Stegra has secured €1.4 billion in new funding to advance its hydrogen-based steel plant in northern Sweden, underscoring both investor confidence and the scale of financial commitment required to bring low-carbon steel technologies to market.
The funding round, led by the Wallenberg family alongside participation from Temasek and IMAS Foundation, is intended to support the completion of Stegra’s flagship project, originally launched under the H2 Green Steel brand. The company has positioned the plant as a large-scale demonstration of hydrogen-based direct reduction, a process that replaces coal with green hydrogen in ironmaking.
The €1.4 billion injection highlights a central constraint facing green steel projects. Transitioning from carbon-intensive production methods to hydrogen-based systems requires not only new industrial infrastructure but also parallel investments in renewable power generation and hydrogen production capacity.

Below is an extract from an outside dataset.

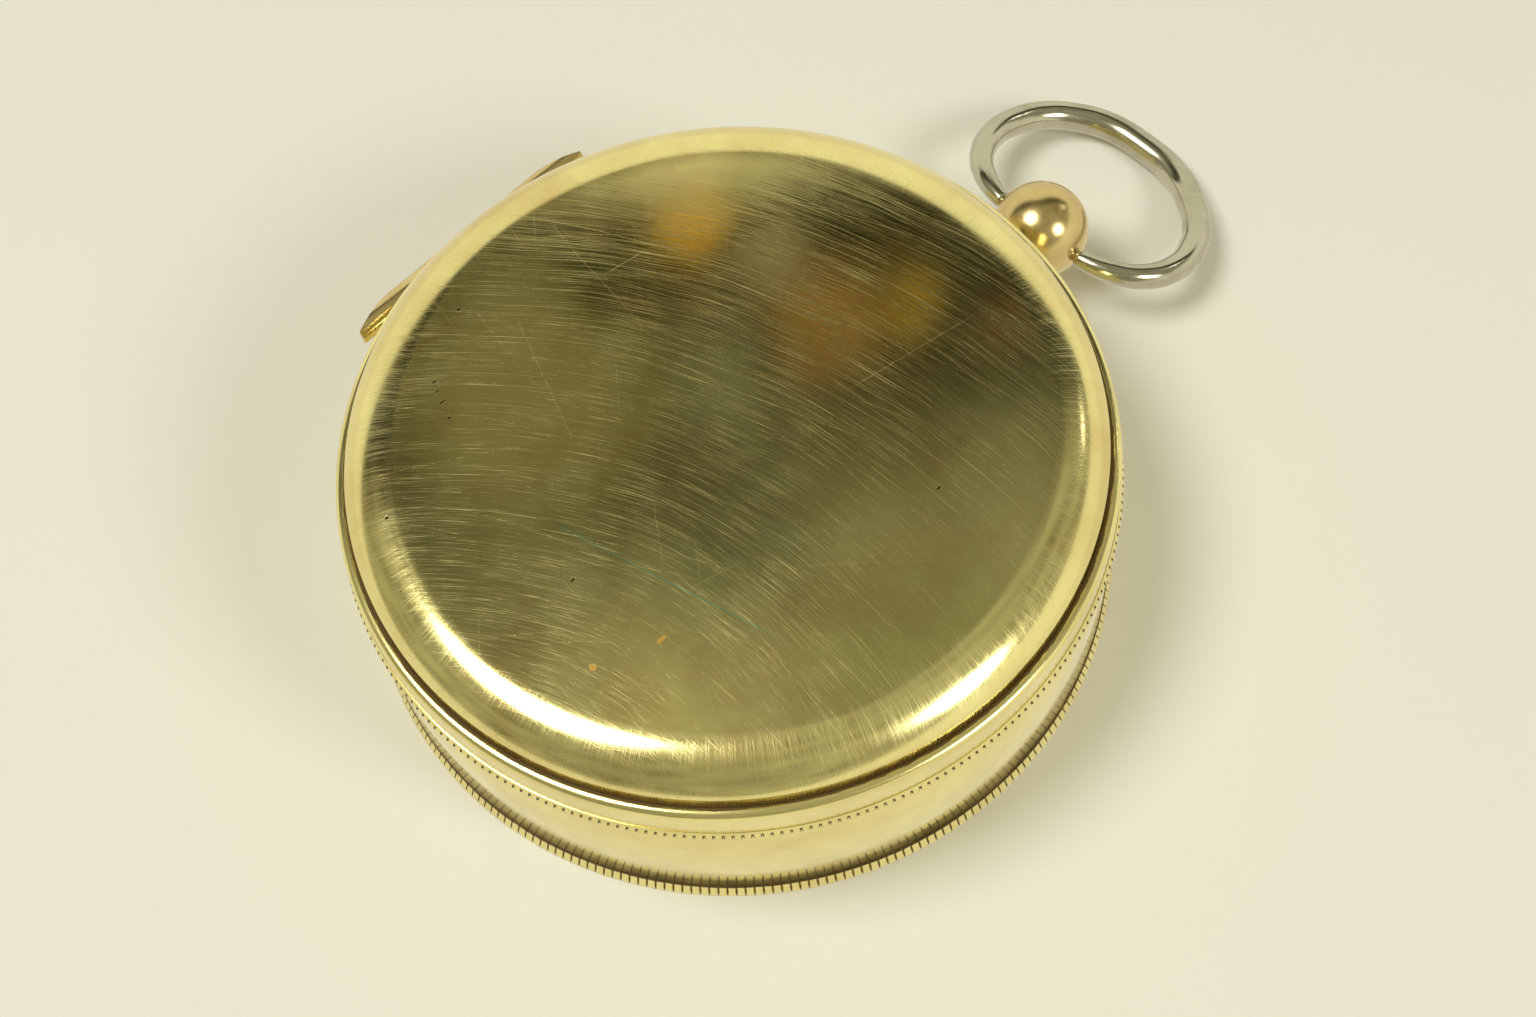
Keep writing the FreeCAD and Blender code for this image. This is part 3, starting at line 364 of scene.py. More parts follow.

Hydrogen-based direct reduction relies on a consistent supply of green hydrogen, itself dependent on large-scale electrolysis powered by renewable energy. This creates a layered cost structure where the competitiveness of green steel is tied to both electricity prices and electrolyzer economics.
Stegra’s ability to secure full funding for construction suggests that investors are willing to absorb near-term cost premiums in anticipation of long-term regulatory and market shifts. However, the pathway to cost parity with conventional steel remains uncertain, particularly in regions where carbon pricing mechanisms are less developed.
The involvement of the Wallenberg family, a longstanding industrial investor with deep ties to Swedish manufacturing, adds a strategic dimension to the project. Their participation indicates alignment with broader efforts to reposition heavy industry within Europe’s decarbonization agenda.
Additional backing from Temasek and IMAS reflects growing international interest in industrial decarbonization assets. Sovereign and long-term institutional investors are increasingly targeting sectors where emissions reductions are difficult to achieve but essential for meeting climate targets.
This mix of capital sources suggests that green steel is being framed not only as an environmental initiative but also as a strategic industrial investment with potential competitive advantages in future low-carbon markets.
While hydrogen-based steelmaking offers a clear emissions reduction pathway, it introduces new operational dependencies. The availability, cost, and reliability of green hydrogen supply will directly influence plant performance and economic viability.
Northern Sweden provides favorable conditions, including access to renewable energy resources and established industrial infrastructure. However, scaling hydrogen production to meet the demands of continuous steel operations remains a complex undertaking.
Delays or cost overruns in hydrogen infrastructure could impact project timelines and financial performance. These risks are compounded by the need to integrate multiple systems, including electrolysis, storage, and distribution, within a single industrial ecosystem.
The expected appointment of Leif Johansson to the board introduces additional industrial expertise at a critical stage of development. Large-scale industrial projects often hinge on execution capabilities as much as technological innovation, particularly when transitioning from pilot concepts to full-scale operations.